War secret exposes a local hero
By DAWN COHEN
AN INTERNATIONAL secret was blown 35 years early yesterday in a quiet ceremony at the Ballina Naval Museum honouring Alstonville man, Ron Dowle.
Jim Lord, Ballina Naval Association vice-president, presented the former naval seaman with a framed montage commemorating the HMS Glorious disaster.
In 1940 Ron Dowle, then a 20-year-old, was one of 1500 crew aboard the aircraft carrier and her two escorting destroyers, HMS Ardent and HMS Acasta.
They were attacked by German forces during the withdrawal of Allied forces from Norway.
In less than two hours, two German battle cruisers sunk the three ships, dunking Ron and his fellow crew mates into an icy Arctic Ocean.
Only 39 survived the following three days and nights on rafts without food or water.
Now aged 85, Mr Dowle said he was still haunted by the attack.
"I still lock myself up on the anniversary," he said.
"Those men were my family.
"An admiral told me I couldn't talk about it for 100 years.
"I told no-one except my family."
The 100-year Secrecy Act was broken when a British film company made a video of the event in 1998.
However, the documentary-makers did not identify Mr Dowle as a survivor because of another bungle ? the incorrect spelling of his name in hospital survivor lists.
"I don't know how they found me, but last year I got a call at 2.30 in the morning," said the widower.

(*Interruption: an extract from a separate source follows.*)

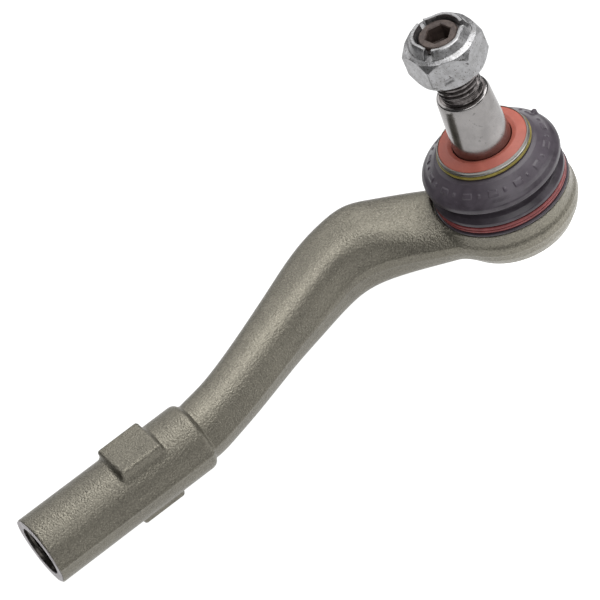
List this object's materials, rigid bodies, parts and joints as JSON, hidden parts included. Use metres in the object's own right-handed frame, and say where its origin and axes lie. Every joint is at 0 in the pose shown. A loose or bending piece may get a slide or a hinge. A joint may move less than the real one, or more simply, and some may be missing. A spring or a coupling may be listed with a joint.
{
  "type": "tie rod end",
  "caption": "Steering tie rod end: bent forged rod with a threaded socket, wrench flats, and a sealed ball joint whose tapered stud carries a slotted lock nut.",
  "frame": {"origin": "centre of the closing cover's underside, on the ball stud's axis", "axes": "+Z along the ball stud towards its threaded tip; -X along the threaded socket towards its open end; the rod's bend bulges to +Y"},
  "size_m": [0.1733, 0.0495, 0.0731],
  "materials": {
    "forging": "zinc-flake coated forging, matt, fine sparkle",
    "bearing": "acetal, machined",
    "spring_steel": "spring steel, oiled",
    "seal_rubber": "black nitrile",
    "cover_steel": "zinc-plated pressing",
    "stud_steel": "ground and polished steel",
    "nut_zinc": "bright zinc plate, speckled",
    "boot_rubber": "dusty dark purple-grey rubber",
    "clamp_red": "red-brown ring, satin",
    "tension_yellow": "yellow ring, satin",
    "carrier_steel": "plated steel ring",
    "lip_elastomer": "salmon sealing elastomer"
  },
  "bodies": {
    "housing": {"rod_body": "forging", "bearing_shell_upper": "bearing", "bearing_shell_lower": "bearing", "preload_ring": "spring_steel", "cover_seal": "seal_rubber", "closing_cover": "cover_steel", "boot_clamp_ring": "clamp_red"},
    "boot": {"dust_boot": "boot_rubber"},
    "seal_collar": {"boot_tension_ring": "tension_yellow", "seal_carrier_ring": "carrier_steel", "seal_lip": "lip_elastomer"},
    "stud": {"ball_stud": "stud_steel"},
    "nut": {"lock_nut": "nut_zinc"}
  },
  "joints": [
    {"name": "stud_tilt_x", "type": "hinge", "parent": "housing", "child": "boot", "pos_m": [0, 0, 0.0126], "axis": [1, 0, 0], "range_deg": [-16, 16], "deforming": ["dust_boot"]},
    {"name": "stud_tilt_y", "type": "hinge", "parent": "boot", "child": "seal_collar", "pos_m": [0, 0, 0.0126], "axis": [0, 1, 0], "range_deg": [-16, 16], "deforming": ["dust_boot"]},
    {"name": "stud_spin", "type": "hinge", "parent": "seal_collar", "child": "stud", "pos_m": [0, 0, 0.0126], "axis": [0, 0, 1], "continuous": true},
    {"name": "nut_turn", "type": "hinge", "parent": "stud", "child": "nut", "pos_m": [0, 0, 0.0611], "axis": [0, 0, 1], "continuous": true}
  ]
}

"Getting this picture is the end of 65 years of secrecy.
"But I wish it had come in time for my wife, Mary, to see it."
The montage is a gift from the UK Glarac Association for friends and relatives of the crew.
Mr Dowle is one of only two survivors of the attack still living.
"Now at least my children and my children's children can know it is really true," Mr Dowle said.